As described above, MPI is more task-parallel. When you check a program to MPI’ify, then you look at different parts which can be run independently. When trying to OpenCL’ify a program for the GPU then you check which data can be processed in parallel; when targeting the CPU you can work exactly the same as when MPI’ifying. Here comes the advantage: you also get the vector-extensions of OpenCL by default; MPI does have Vector-types but doesn’t have this orientation that strong. The coming years MPI will probably get an increased vector-oriented programming-models as more processors will have such extensions. It doesn’t matter that MPI has no support for GPUs, as they will be integrated into CPUs – for now you need OpenCL or such to get that power.

For big data OpenCL has an advantage, since the program doesn’t need to take care of the number of threads – it just asks for thousands of threads and gives the responsibility to the device. Drivers (specially Intel’s) also try to find ways to vectorize computations.

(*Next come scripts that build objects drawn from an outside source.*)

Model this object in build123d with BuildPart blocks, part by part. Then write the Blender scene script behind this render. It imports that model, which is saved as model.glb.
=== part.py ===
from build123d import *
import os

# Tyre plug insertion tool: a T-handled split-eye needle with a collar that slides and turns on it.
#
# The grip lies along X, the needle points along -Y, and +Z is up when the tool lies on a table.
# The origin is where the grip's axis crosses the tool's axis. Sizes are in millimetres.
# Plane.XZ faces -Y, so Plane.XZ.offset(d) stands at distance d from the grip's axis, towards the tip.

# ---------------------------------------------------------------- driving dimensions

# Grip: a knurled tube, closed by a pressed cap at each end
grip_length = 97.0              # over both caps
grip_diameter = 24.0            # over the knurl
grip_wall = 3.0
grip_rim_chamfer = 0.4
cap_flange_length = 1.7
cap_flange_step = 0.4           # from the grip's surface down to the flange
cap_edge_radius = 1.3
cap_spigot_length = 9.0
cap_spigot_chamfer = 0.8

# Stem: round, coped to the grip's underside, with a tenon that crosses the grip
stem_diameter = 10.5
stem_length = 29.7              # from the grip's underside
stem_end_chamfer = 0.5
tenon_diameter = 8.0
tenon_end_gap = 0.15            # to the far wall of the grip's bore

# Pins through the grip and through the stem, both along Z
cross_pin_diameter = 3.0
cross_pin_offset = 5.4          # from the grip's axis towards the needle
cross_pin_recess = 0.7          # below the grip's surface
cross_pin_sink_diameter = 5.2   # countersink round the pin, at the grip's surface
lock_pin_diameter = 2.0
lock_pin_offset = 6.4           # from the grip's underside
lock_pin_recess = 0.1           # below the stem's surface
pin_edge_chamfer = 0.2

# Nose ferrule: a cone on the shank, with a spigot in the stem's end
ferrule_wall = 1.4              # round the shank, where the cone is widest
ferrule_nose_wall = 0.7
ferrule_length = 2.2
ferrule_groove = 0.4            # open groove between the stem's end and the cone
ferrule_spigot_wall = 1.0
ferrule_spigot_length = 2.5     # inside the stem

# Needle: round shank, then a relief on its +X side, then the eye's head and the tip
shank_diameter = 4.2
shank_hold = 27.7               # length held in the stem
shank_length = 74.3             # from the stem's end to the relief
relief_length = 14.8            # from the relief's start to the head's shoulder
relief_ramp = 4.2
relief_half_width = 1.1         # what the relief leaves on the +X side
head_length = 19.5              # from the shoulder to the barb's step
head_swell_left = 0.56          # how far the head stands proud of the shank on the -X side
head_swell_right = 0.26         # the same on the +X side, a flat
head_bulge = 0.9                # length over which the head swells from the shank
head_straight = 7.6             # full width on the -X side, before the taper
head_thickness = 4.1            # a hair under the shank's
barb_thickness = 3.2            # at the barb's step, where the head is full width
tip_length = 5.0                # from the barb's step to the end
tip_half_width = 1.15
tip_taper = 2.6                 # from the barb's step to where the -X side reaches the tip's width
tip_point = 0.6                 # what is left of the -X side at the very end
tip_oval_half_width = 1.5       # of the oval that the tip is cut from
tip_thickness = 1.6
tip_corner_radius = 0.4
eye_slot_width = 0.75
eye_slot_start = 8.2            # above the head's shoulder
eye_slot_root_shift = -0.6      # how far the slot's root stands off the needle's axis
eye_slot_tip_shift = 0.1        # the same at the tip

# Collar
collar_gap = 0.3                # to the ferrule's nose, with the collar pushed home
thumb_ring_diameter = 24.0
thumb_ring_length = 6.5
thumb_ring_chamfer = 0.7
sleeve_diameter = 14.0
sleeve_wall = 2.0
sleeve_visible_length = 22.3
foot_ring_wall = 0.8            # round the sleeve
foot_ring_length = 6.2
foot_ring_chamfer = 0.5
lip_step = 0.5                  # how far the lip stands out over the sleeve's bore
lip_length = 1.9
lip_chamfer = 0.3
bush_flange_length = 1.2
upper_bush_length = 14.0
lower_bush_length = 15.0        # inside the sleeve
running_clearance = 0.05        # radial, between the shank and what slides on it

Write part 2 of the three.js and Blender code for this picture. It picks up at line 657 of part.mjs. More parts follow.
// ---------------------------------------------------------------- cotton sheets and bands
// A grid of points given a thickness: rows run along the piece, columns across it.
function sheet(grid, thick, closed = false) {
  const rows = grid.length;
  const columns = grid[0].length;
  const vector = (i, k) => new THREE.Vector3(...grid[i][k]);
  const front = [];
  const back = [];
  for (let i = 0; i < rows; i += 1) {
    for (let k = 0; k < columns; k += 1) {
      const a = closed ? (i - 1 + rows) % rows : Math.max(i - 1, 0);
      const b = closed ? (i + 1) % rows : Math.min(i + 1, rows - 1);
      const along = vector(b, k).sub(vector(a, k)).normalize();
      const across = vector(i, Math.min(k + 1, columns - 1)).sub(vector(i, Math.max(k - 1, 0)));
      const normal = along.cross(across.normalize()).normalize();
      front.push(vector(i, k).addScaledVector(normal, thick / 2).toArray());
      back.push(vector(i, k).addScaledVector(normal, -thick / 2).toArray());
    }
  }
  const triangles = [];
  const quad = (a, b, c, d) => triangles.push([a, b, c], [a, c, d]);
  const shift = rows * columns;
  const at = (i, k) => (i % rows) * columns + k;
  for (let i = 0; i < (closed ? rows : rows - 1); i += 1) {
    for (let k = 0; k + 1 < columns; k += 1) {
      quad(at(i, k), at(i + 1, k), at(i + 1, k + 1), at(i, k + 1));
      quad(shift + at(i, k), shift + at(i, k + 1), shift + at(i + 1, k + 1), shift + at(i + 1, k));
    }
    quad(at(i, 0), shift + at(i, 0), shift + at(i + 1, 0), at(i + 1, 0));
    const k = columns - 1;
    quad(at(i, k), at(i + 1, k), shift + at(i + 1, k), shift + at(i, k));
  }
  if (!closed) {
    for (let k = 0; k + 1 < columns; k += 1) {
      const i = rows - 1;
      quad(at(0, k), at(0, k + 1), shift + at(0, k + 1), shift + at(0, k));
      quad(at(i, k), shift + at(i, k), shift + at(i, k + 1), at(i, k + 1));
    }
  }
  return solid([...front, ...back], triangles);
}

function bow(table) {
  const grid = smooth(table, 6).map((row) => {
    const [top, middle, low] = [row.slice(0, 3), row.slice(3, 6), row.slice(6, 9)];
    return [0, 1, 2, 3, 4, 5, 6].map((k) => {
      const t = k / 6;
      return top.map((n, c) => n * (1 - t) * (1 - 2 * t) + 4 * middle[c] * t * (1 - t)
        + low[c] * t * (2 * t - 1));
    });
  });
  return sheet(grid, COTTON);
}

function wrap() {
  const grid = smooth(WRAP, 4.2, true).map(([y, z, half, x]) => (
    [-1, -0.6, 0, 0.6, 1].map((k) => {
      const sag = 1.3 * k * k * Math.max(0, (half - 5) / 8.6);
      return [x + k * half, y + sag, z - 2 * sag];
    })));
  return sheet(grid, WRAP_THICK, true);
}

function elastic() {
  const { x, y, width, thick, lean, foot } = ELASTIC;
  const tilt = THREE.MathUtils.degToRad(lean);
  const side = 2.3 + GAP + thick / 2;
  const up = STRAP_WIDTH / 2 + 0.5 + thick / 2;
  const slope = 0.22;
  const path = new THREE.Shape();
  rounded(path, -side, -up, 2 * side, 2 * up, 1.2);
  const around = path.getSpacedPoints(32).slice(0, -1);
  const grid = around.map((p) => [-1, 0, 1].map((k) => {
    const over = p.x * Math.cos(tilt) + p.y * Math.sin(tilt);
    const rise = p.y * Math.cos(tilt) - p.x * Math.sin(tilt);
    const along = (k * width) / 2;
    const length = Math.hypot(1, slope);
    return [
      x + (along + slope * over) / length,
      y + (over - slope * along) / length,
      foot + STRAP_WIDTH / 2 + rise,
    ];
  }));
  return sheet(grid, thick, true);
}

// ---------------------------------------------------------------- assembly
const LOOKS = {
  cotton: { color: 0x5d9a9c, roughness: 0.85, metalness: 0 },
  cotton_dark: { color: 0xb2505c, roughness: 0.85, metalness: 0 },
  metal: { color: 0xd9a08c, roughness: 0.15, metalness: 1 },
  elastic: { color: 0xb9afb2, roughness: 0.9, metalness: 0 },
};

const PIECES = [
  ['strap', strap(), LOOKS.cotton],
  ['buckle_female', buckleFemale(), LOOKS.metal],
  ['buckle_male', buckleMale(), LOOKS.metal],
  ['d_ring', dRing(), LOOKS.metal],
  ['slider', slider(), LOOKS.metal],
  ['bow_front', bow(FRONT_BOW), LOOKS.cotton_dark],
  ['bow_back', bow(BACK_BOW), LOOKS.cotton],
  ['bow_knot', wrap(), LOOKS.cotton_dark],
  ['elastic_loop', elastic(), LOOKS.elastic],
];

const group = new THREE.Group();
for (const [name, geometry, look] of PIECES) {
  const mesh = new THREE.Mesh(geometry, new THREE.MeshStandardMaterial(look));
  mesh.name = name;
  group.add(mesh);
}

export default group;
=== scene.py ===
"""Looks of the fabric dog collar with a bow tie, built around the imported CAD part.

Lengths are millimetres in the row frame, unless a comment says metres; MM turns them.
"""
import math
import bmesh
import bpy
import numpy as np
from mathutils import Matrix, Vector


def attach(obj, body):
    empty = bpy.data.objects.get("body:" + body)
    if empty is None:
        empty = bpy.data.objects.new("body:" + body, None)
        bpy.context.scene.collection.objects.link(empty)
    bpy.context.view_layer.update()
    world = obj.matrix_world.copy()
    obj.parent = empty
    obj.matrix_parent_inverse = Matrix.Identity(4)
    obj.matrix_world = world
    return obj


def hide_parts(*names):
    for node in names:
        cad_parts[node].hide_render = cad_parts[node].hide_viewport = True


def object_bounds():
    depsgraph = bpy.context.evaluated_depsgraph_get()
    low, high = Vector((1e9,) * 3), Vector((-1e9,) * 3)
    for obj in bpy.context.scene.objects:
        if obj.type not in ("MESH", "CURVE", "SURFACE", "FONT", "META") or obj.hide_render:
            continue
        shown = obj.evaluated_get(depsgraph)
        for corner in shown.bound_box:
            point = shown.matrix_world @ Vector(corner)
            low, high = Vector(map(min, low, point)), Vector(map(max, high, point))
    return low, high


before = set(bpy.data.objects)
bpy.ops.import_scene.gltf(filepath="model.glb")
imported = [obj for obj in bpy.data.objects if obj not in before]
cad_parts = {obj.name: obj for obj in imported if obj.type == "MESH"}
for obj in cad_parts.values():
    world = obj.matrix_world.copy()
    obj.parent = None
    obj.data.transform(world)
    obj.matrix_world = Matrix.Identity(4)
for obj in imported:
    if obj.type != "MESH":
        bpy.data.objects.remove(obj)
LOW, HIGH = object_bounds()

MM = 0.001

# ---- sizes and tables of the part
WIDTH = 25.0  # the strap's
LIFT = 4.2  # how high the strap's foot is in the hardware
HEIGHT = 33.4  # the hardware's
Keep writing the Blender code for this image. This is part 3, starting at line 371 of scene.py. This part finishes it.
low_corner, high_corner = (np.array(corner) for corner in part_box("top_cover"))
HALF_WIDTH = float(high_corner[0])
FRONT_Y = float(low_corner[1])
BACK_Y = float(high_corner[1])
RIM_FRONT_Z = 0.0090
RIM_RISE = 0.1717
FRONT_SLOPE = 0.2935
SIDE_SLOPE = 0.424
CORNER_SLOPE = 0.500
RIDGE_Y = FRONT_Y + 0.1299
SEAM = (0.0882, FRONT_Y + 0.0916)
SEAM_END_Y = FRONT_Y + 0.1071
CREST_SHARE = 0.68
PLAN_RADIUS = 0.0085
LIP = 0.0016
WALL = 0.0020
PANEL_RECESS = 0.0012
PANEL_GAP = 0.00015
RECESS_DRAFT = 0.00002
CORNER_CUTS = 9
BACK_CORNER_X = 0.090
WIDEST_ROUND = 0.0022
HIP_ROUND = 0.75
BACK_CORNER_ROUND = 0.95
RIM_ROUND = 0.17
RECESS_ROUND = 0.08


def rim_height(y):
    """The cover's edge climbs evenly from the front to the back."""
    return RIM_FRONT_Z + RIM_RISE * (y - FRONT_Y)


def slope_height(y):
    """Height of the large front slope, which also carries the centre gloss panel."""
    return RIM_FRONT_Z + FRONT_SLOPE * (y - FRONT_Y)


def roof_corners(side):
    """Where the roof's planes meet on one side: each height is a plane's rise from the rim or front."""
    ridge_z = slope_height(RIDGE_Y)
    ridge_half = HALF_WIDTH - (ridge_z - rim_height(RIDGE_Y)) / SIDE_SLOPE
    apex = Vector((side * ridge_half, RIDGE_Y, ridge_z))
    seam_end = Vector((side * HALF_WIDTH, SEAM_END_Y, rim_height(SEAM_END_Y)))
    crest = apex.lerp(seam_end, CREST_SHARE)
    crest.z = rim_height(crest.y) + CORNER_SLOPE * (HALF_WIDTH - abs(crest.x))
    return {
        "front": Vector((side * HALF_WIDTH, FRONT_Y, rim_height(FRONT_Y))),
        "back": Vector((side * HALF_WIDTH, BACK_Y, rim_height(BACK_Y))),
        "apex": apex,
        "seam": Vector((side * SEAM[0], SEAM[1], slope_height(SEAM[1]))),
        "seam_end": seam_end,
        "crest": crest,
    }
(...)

MPI-bees have one tool each, while vectorized OpenCL-bees have several by default.

Scaling

If you compare it for speed, then OpenCL wins, only because MPI only uses CPUs and OpenCL both GPUs and CPUs. But for scaling MPI is the way, or is it? For that reason researchers try to make all devices in a cluster as if they where on one computer. With this set-up the programmer must be more aware that transport-times to devices take more than just the PCIe-bus, but still that is the same problem MPI also has. There are currently two projects, I am aware of, which use these same principles:

SnuCL is open source and freely distributable. It seems to make use of OpenMP.
MOSIX Virtual CL is also opensource and is an extension of the existing cluster-project MOSIX.

I am not aware of benchmarks between these two.

Automatic parallisation

Here is where you get the big advantage of MPI, as there are many tools which unroll loops and generate MPI-code. OpenCL is (still) very explicit, so when you are lazy and encounter a loop in your code you just use pragmas and see if it works. With OpenCL you need to unroll the loop yourself. OpenCL could use a lot of the results of research on automatic MPI’ifying.